80Upon a consideration of s 87 more broadly, other factors taken into account include the facts that:
(a)through her business and family property arrangements with the deceased, the defendant had, or may not have unreasonably had, a sense of moral entitlement to ownership of his two home units (of which, at one time, she was registered with the deceased in co ownership);
(b)the deceased has left the defendant well provided for: through the right of survivorship he allowed her to enjoy in ownership of their matrimonial home as joint tenants; and through the structure of their respective land holding entitlements, referable to the block of units in which, at his death, she owned three units to his two;
(c)even if both of the deceased's home units were to be appropriated to an order for family provision or to payment of the costs of these proceedings, the defendant would be left well resourced for an 86 year old widow;
(d)to deny relief to the plaintiff, in personal and financial need, would be to condemn him, and his wife upon whom he is largely dependent, to a very real prospect of destitution as well as unrelenting ill-health.

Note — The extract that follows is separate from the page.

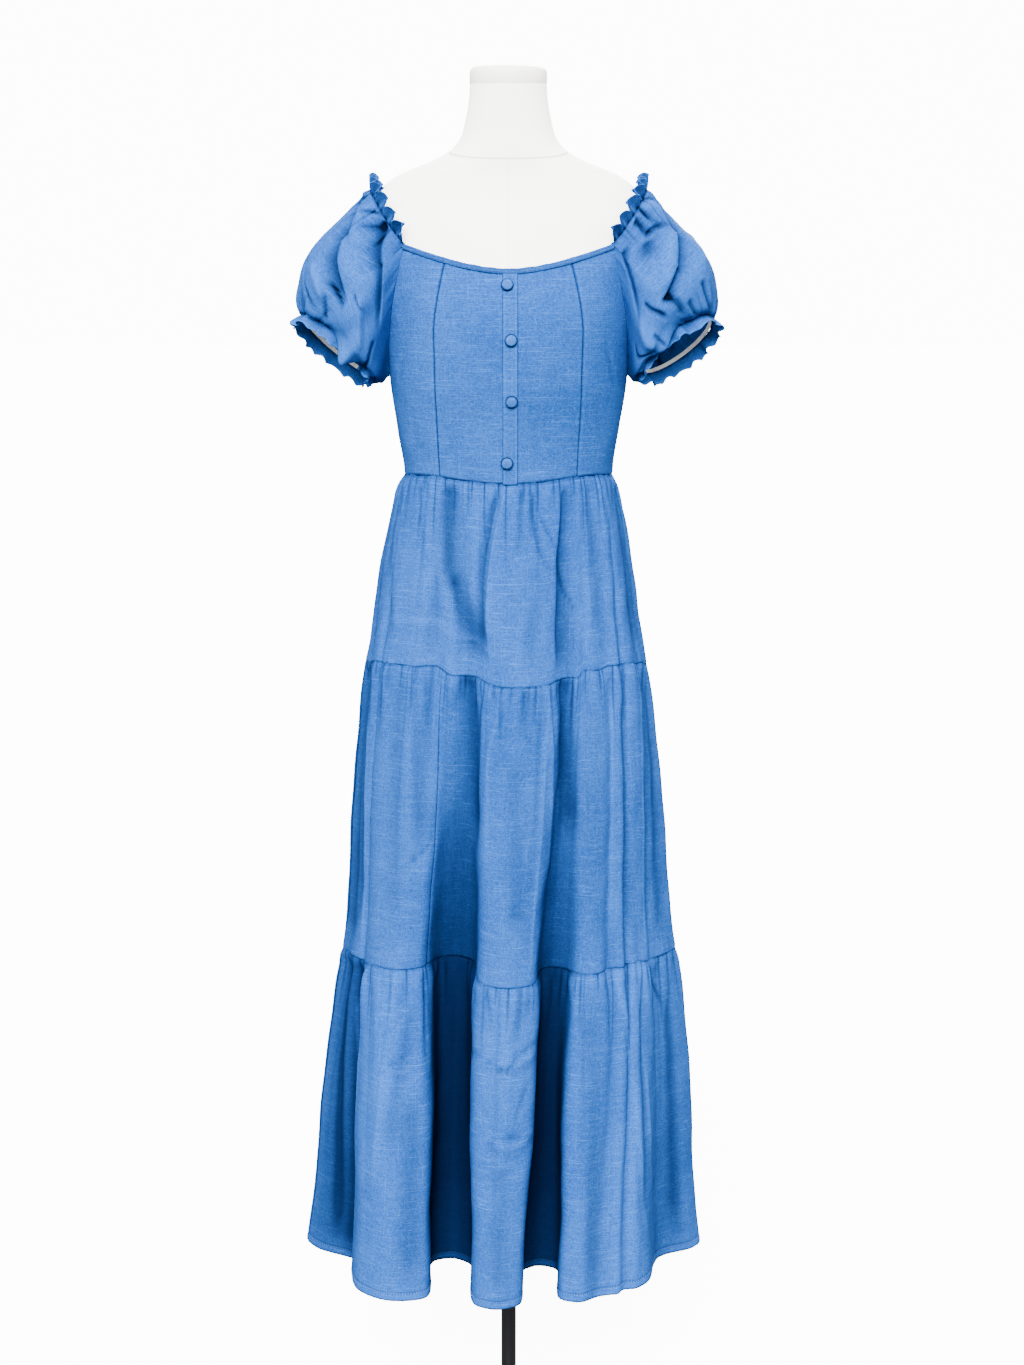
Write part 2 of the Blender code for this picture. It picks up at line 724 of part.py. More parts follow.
def sleeve_point(cuff, place, down, phase):
    """A point of the puff at a place round it, and down it from the neck and armhole to the cuff."""
    top = sleeve_top(place)
    end = cuff_point(cuff, place)
    middle = top.lerp(end, 0.5)
    axis = Vector((SLEEVE_AXIS[0], -SLEEVE_AXIS[1], SLEEVE_AXIS[2]))
    outward = (middle - axis).normalized()
    turn = 2 * math.pi * place
    front = max(0.0, math.sin(turn))
    back = max(0.0, -math.sin(turn))
    outer = max(0.0, math.cos(turn))
    under = max(0.0, -math.cos(turn))
    puff = 0.027 * outer ** 2 + 0.040 * front ** 1.5 + 0.038 * back ** 1.5 + 0.010 * under ** 2
    swell = math.sin(math.pi * down ** 1.35)
    point = top.lerp(end, down) + outward * (puff * swell)
    fold = math.cos(SLEEVE_FOLDS * turn + phase) + 0.3 * math.cos(3 * turn + 2 * phase)
    reach = 0.0065 * (1 - 0.85 * under) * math.sin(math.pi * down) ** 0.8
    return point + outward * (fold * reach)


def build_sleeve(side, word, cuff, phase, look, elastic_look):
    """One puff sleeve with its cuff frill, its elastic and its neck ruffle."""
    columns = 48
    flipped = side > 0

    def puff(u, v):
        down = (1 - v) ** 0.9
        return mirrored(sleeve_point(cuff, u, down, phase), side)

    grid_object(f"sleeve_{word}", columns, 6, puff, look, wall=WALL, joined=True, flipped=flipped)

    def cuff_frill(u, v):
        down = 1 - v
        wave = math.cos(2 * math.pi * CUFF_FRILL_WAVES * u + phase)
        grow = (CUFF_FRILL_FLARE + CUFF_FRILL_WAVE * wave) * down
        return mirrored(cuff_point(cuff, u, grow, TURNED_GAP + CUFF_FRILL * down), side)

    grid_object(f"cuff_ruffle_{word}", CUFF_FRILL_WAVES * 4, 1, cuff_frill, look, wall=STRIP_WALL,
                joined=True, flipped=flipped)

    def elastic(u, v):
        return mirrored(cuff_point(cuff, u, -WALL - ELASTIC_GAP, ELASTIC_WIDTH * (0.35 - v)), side)

    grid_object(f"cuff_elastic_{word}", 24, 1, elastic, elastic_look, wall=ELASTIC_WALL, joined=True,
                flipped=flipped)

    def neck_frill(u, v):
        share = 0.985 - 0.97 * u
        base = neck_elastic_point(share)
        ahead = neck_elastic_point(share + 0.01)
        behind = neck_elastic_point(share - 0.01)
        along = (ahead - behind).normalized()
        normal = form_normal(base)
        up = (normal.cross(along) + normal * NECK_FRILL_LIFT).normalized()
        sideways = along.cross(up).normalized()
        wave = math.sin(2 * math.pi * NECK_FRILL_WAVES * u + phase)
        point = base + up * (TURNED_GAP + NECK_FRILL * v) + sideways * (NECK_FRILL_WAVE * wave * v)
        return mirrored(point, side)

    grid_object(f"neck_ruffle_{word}", NECK_FRILL_WAVES * 4, 1, neck_frill, look, wall=STRIP_WALL,
                flipped=flipped)


def build_form(cloth, cap, steel):
    """The limbless dress form, its neck cap, and the pole on its round base."""
    columns = 28
    heights = [row[0] for row in BODY_SECTIONS]
    heights += [blend(low, high, 0.5) for low, high in zip(heights, heights[1:]) if 1.16 < low < 1.42]
    heights.sort()

    def place(u, v):
        height = heights[round(v * (len(heights) - 1))]
        turn = blend(-180, 180, u)
        return body_point(turn, height, 0.0)

    torso = grid_object("form_torso", columns, len(heights) - 1, place, cloth, joined=True)
    ends = bmesh.new()
    ends.from_mesh(torso.data)
    bmesh.ops.holes_fill(ends, edges=ends.edges, sides=columns)
    bmesh.ops.recalc_face_normals(ends, faces=ends.faces)
    ends.to_mesh(torso.data)
    ends.free()
    torso.data.set_sharp_from_angle(angle=math.radians(50))

    low = NECK_TOP_Z + SEAM_GAP
    turned_object("form_neck_cap", (
        (0.0, CAP_TOP_Z),
        (NECK_RADIUS - 0.009, CAP_TOP_Z - 0.0006),
        (NECK_RADIUS - 0.003, CAP_TOP_Z - 0.0025),
        (NECK_RADIUS, CAP_TOP_Z - 0.0065),
        (NECK_RADIUS, low),
        (0.0, low),
    ), 32, cap)
    socket_top = TORSO_BOTTOM_Z - SEAM_GAP
    turned_object("form_socket", (
        (0.0, socket_top),
        (SOCKET_RADIUS + 0.006, socket_top),
        (SOCKET_RADIUS + 0.006, socket_top - 0.004),
        (SOCKET_RADIUS, socket_top - 0.008),
        (SOCKET_RADIUS, socket_top - SOCKET_HEIGHT),
        (0.0, socket_top - SOCKET_HEIGHT),
    ), 20, steel)
    turned_object("form_pole", (
        (0.0, socket_top - SOCKET_HEIGHT - SEAM_GAP),
        (POLE_RADIUS, socket_top - SOCKET_HEIGHT - SEAM_GAP),
        (POLE_RADIUS, BASE_THICKNESS + SEAM_GAP),
        (0.0, BASE_THICKNESS + SEAM_GAP),
    ), 20, steel)
    turned_object("form_base", (
        (0.0, BASE_THICKNESS),
        (BASE_RADIUS - 0.006, BASE_THICKNESS - 0.0015),
        (BASE_RADIUS, BASE_THICKNESS - 0.006),
        (BASE_RADIUS, 0.0015),
        (BASE_RADIUS - 0.0015, 0.0),
        (0.0, 0.0),
    ), 36, steel)


clear_scene()
DRESS = bpy.data.collections.new("tiered_midi_dress")
bpy.context.scene.collection.children.link(DRESS)
chambray = material("chambray", CHAMBRAY, 0.85)
form_cloth = material("form_cloth", FORM_CLOTH, 0.70)
cap_plastic = material("cap_plastic", CAP_COLOUR, 0.45)
black_steel = material("black_steel", STEEL_BLACK, 0.30, 0.6)
white_elastic = material("white_elastic", ELASTIC_WHITE, 0.80)
build_form(form_cloth, cap_plastic, black_steel)
build_bodice(chambray)
build_placket(chambray)
build_neck_bands(chambray)
build_skirt(chambray)
build_sleeve(-1, "left", CUFF_LEFT, 0.6, chambray, white_elastic)
build_sleeve(1, "right", CUFF_RIGHT, 2.4, chambray, white_elastic)
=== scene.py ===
"""Tiered chambray midi dress on a dress form, finished over the frame's solids."""

import math

import bmesh
import bpy
import numpy as np
from mathutils import Matrix, Vector


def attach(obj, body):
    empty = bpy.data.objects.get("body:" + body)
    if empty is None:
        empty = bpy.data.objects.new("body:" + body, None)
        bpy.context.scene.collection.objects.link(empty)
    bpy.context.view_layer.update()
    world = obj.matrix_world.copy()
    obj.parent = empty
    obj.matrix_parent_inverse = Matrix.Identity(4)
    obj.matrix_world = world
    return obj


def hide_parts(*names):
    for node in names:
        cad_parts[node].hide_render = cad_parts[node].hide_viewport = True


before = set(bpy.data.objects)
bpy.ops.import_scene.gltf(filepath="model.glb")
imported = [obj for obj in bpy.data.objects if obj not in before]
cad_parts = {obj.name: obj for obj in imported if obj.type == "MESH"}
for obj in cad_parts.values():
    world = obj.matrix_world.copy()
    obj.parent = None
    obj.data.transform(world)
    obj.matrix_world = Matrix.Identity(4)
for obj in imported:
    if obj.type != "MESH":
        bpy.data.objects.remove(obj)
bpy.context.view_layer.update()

# Camera and studio. The camera stands three metres in front of the dress at chest height and looks
# ten degrees down. The floor is a plain pale sheet that runs out of sight under an even white sky.
camera_data = bpy.data.cameras.new("camera")
camera_data.sensor_width = 36.0
camera_data.lens = 66.99
camera = bpy.data.objects.new("camera", camera_data)
camera.location = (0.0042, -3.0, 1.515)
camera.rotation_euler = (math.radians(79.8), 0.0, 0.0)
bpy.context.scene.collection.objects.link(camera)
bpy.context.scene.camera = camera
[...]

81Attention must also be given to the requirements of s 89 of the Succession Act including, particularly, those of s 89 (2). A designation of property as notional estate should go no further than is necessary.
82With all these factors in mind I return to a consideration of s 59 (2) of the Succession Act, read with s 73 (2) and remind myself of the checklist of factors for which s 60 (2) of the Act provides, and to which I have had reference.
83Having regard to the facts presently known to the Court (as required by s 59 (2) of the Act), and applying current community standards (as I perceive them to be), I determine that so much of the two home units formerly owned by the deceased (namely, Lots 4 and 5 in Strata Plan 52121) should be designated as notional estate of the deceased as necessary to satisfy a charge on that property:
(a)to pay to the plaintiff, in addition to the provision made for him in the will, a legacy of $250,000; and
(b)to pay out of that property the plaintiff's costs of these proceedings, assessed on the ordinary basis.
84This amount of relief will not enable the plaintiff to pay out all his debts, but it will enable him, with the ongoing assistance of his wife, to manage his crippling indebtedness. It will also leave to the defendant something close to half of the value of the property she inherited from her late husband's estate, not counting her interest in the matrimonial home.
85I do not regard the fact that the plaintiff is an adult son of the deceased as a factor which, on the facts of this case, is an impediment to his success in the proceedings. Where a child, even an adult child, falls on hard times, and where there are assets available, the community may expect a parent to make provision for the child so as to keep destitution at bay: Wheat v Wisbey [2013] NSWSC 537 at [128] (c).
86Nor do I regard the fact that the defendant is a widow of a long and happy marriage as a factor, again on the facts of this case, that stands against the making of a family provision order in favour of the plaintiff. The standard to which she appealed in submissions, by reference to Luciano v Rosenblum, has been well satisfied by the provision that the defendant and the deceased appear, collaboratively, to have made for her in the structure of their property holdings.
87Having regard to the nature of the property available for the payment of the defendant's costs (namely, property owned by her), I make no award for the payment of her costs of the proceedings.